Task to complete -
Read through the entries below and return each line with the word "scene".

Material provided -

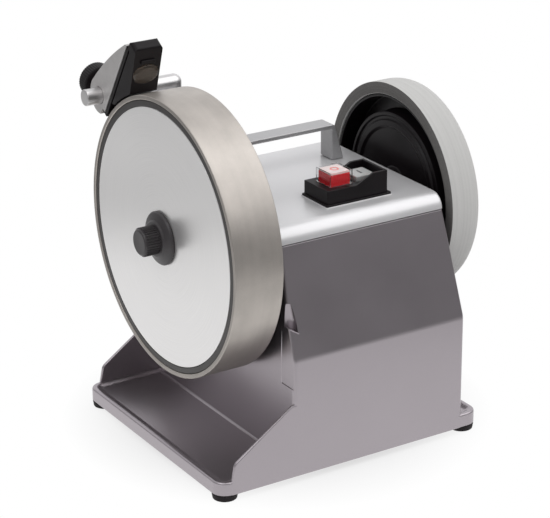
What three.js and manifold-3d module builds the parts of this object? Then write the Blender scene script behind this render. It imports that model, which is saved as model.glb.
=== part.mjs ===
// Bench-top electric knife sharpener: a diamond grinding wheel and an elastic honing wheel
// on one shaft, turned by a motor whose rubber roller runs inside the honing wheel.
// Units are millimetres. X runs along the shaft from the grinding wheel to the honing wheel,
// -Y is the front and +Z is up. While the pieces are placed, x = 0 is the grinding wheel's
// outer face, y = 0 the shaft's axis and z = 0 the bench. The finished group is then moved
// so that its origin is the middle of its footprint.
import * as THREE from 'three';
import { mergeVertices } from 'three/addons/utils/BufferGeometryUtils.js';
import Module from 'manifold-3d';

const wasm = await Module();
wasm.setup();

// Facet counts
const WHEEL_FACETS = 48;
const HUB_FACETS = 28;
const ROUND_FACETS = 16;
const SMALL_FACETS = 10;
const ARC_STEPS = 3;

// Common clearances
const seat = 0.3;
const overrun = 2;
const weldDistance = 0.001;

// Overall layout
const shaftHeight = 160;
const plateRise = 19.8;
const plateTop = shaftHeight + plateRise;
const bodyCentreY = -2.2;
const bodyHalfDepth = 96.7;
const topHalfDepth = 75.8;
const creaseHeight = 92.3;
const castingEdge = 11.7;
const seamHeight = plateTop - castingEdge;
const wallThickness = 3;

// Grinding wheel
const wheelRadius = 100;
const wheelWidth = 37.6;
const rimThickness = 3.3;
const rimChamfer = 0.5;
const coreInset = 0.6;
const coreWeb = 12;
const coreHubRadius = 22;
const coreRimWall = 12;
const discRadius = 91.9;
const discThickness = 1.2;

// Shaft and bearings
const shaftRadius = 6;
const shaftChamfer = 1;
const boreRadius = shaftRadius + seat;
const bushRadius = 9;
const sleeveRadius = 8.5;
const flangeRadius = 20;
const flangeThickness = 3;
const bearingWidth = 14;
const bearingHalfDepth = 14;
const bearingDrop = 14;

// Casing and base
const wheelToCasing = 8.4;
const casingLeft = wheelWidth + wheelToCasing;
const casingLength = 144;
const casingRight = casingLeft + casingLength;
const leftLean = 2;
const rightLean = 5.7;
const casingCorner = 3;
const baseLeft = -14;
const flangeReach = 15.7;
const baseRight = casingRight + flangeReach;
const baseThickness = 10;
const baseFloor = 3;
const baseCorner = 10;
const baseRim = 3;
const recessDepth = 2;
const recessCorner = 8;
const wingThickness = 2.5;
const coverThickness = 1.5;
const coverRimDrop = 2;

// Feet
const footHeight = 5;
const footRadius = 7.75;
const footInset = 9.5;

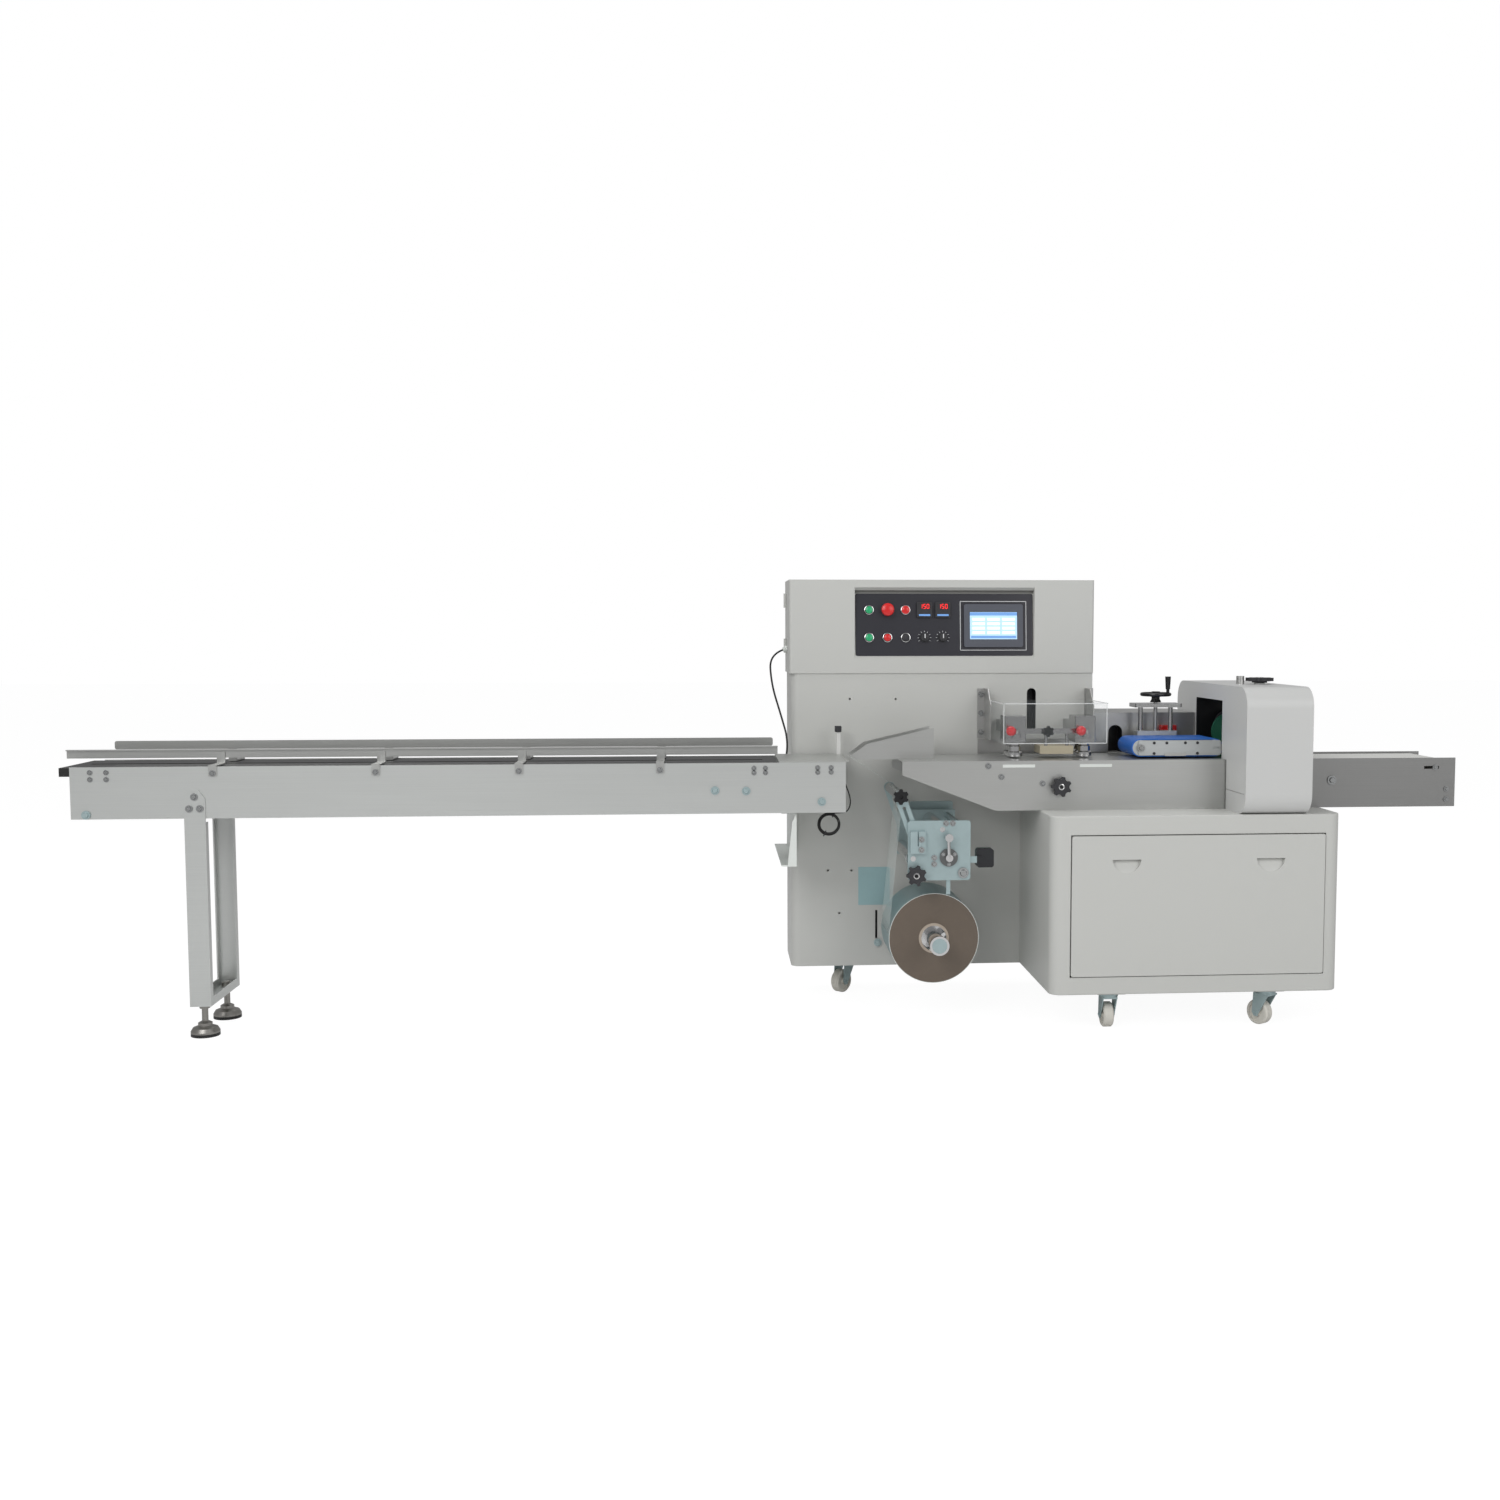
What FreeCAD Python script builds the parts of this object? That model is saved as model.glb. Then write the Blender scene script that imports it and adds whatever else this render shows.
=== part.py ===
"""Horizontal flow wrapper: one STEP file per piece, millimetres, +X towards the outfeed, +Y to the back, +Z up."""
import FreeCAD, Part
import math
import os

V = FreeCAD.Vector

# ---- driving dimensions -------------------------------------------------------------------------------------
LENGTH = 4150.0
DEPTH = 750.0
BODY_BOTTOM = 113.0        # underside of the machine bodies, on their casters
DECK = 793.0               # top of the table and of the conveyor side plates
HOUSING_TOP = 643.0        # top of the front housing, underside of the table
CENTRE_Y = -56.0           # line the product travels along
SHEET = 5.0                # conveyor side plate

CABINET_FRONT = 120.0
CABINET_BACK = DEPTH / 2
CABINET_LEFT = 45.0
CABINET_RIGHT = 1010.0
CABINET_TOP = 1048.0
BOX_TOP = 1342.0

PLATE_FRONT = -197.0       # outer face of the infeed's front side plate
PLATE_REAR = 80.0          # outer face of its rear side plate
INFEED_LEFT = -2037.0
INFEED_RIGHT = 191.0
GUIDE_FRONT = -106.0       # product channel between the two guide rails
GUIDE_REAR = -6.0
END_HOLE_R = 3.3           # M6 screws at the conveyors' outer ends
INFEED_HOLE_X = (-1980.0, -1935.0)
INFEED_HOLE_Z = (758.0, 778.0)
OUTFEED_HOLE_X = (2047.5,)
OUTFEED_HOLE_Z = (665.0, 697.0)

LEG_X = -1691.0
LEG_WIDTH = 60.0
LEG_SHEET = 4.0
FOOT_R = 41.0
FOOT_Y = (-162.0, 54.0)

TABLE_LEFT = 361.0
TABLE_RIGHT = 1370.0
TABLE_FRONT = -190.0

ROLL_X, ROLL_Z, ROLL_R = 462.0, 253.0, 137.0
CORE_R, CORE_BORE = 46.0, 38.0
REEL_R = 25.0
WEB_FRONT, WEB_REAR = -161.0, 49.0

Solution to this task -
What three.js and manifold-3d module builds the parts of this object? Then write the Blender scene script behind this render. It imports that model, which is saved as model.glb.
What FreeCAD Python script builds the parts of this object? That model is saved as model.glb. Then write the Blender scene script that imports it and adds whatever else this render shows.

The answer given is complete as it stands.